Drilling & Completion / September 2007 Volume 22 Issue No. 3

EE Editorial:

A question I was asked recently is “How do Health, Safety and Environmental (HSE) issues fit into technical journals like SPE Drilling & Completion, or into any of the other SPE publications?”

            For many of us, HSE issues are an important daily focus and year on year they become a bigger part of the working day. We see more thorough and systematic incident investigations, wider circulations of workplace incident reports, and there is more visibility of lessons learned. With HSE being an integral part of everyone’s business, how should technical journals like SPEDC embrace HSE issues? The answer, I think, is that almost every paper already does embrace HSE issues; therefore, the question is more about the individual’s interpretation of the term “HSE issues”.

            Taking a narrower perspective of HSE, the latest statistics on incidents and near misses, safety flashes, investigation reports, wellsite initiatives or changes to competency qualifications do not really fit into a technical journal such as SPEDC. However, a wider (and I think better) perspective is that HSE issues encompass anything we do to improve the efficiency of our drilling and completion business. Taking a wider perspective, striving for continuous improvement in HSE performance can be seen as a foundation for almost everything we do. Improved efficiency means more accurate and accessible information, fewer people on wellsites, less waste discharged, fewer unplanned events, fewer equipment failures, fewer and more productive wells, less energy to construct each well, fewer interventions, more reliable completions for life of the field and more reliable abandonments for life of the planet.

            This edition offers you eight peer-reviewed technical papers, all of which speak to improved drilling and completion efficiency and so to improved HSE performance.

            How does HSE relate to a technical paper about improvements in drilling fluids? Deepwater Drilling Made More Efficient and Cost-Effective Using the Microflux Control Method and an Ultralow Invasion Fluid to Open the Mud-Weight Window. A drilling fluid with better fluid loss control and better rheology control will contribute to fewer well control incidents for a narrow pore-frac gradient wellbore. This means improvements in safety.

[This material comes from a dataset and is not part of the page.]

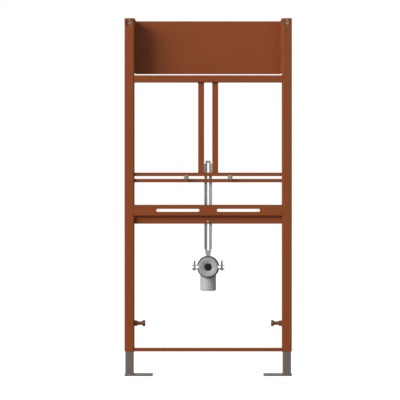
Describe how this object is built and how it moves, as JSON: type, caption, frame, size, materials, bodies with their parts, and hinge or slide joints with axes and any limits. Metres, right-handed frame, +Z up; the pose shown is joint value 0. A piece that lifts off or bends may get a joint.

            Establishing better industry standards to allow more confidence in apples-for-apples comparisons of drilling fluid performance is presented in Modernization of the API Recommended Practice on Rheology and Hydraulics: Creating Easy Access to Integrated Wellbore Fluids Engineering. Better standards provide a more robust basis for engineering the optimum drilling fluids for a well and helping to deliver more productive wells with improved wellsite safety.

            Losing a high cost BHA and then spending the extra rig time for sidetracking is costly, hazardous, and inefficient. Sidetracking also results in unpleasant problems like handling swarf from section milling, nuclear sources left downhole and high doglegs. Losing a hole section is still too frequent and anything to help reduce well bore problems gives a direct benefit to HSE performance. A Rapid, Rigsite-Deployable, Electrochemical Test for Evaluating the Membrane Potential of Shales aims to reduce the occurrence of well bore stability problems.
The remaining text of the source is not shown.